Your instructions | Stop after the line with "names for building": repeat exactly every line before it, beginning with the first, and that line itself.

Stored data |
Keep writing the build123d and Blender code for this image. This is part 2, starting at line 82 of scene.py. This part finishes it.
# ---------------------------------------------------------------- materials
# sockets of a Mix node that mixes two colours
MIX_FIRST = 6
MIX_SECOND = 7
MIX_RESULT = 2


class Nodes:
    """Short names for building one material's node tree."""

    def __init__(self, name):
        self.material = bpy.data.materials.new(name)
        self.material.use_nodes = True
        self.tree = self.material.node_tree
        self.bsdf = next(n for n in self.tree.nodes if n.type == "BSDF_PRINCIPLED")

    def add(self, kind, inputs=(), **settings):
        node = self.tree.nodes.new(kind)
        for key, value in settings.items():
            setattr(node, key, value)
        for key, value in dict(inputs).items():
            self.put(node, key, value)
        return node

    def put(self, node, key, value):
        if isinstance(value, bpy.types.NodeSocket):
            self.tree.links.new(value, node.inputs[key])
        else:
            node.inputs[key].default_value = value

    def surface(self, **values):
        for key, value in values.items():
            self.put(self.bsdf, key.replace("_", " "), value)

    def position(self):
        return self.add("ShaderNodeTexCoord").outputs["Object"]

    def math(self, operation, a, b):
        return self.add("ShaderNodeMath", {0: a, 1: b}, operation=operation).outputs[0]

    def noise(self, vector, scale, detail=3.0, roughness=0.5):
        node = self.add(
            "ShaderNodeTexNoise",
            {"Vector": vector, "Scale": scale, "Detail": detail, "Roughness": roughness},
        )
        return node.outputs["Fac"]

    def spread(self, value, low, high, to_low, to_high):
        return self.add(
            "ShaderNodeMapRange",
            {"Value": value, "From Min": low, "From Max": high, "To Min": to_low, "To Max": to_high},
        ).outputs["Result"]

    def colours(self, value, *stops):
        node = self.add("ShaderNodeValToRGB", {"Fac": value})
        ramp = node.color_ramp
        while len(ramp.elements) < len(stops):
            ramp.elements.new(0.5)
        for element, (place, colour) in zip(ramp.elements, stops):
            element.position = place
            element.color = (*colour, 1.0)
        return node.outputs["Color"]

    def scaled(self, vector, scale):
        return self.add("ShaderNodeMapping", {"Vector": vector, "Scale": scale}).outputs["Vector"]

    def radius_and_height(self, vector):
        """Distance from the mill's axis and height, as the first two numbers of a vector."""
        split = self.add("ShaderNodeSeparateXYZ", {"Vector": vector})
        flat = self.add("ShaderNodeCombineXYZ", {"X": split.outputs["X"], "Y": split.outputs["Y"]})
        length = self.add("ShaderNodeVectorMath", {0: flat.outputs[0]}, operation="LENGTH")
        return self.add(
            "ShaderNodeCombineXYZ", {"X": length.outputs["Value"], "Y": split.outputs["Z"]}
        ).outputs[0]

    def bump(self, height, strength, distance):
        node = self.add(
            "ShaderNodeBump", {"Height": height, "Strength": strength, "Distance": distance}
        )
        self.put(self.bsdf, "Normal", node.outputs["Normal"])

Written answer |
Keep writing the build123d and Blender code for this image. This is part 2, starting at line 82 of scene.py. This part finishes it.
# ---------------------------------------------------------------- materials
# sockets of a Mix node that mixes two colours
MIX_FIRST = 6
MIX_SECOND = 7
MIX_RESULT = 2


class Nodes:
    """Short names for building one material's node tree."""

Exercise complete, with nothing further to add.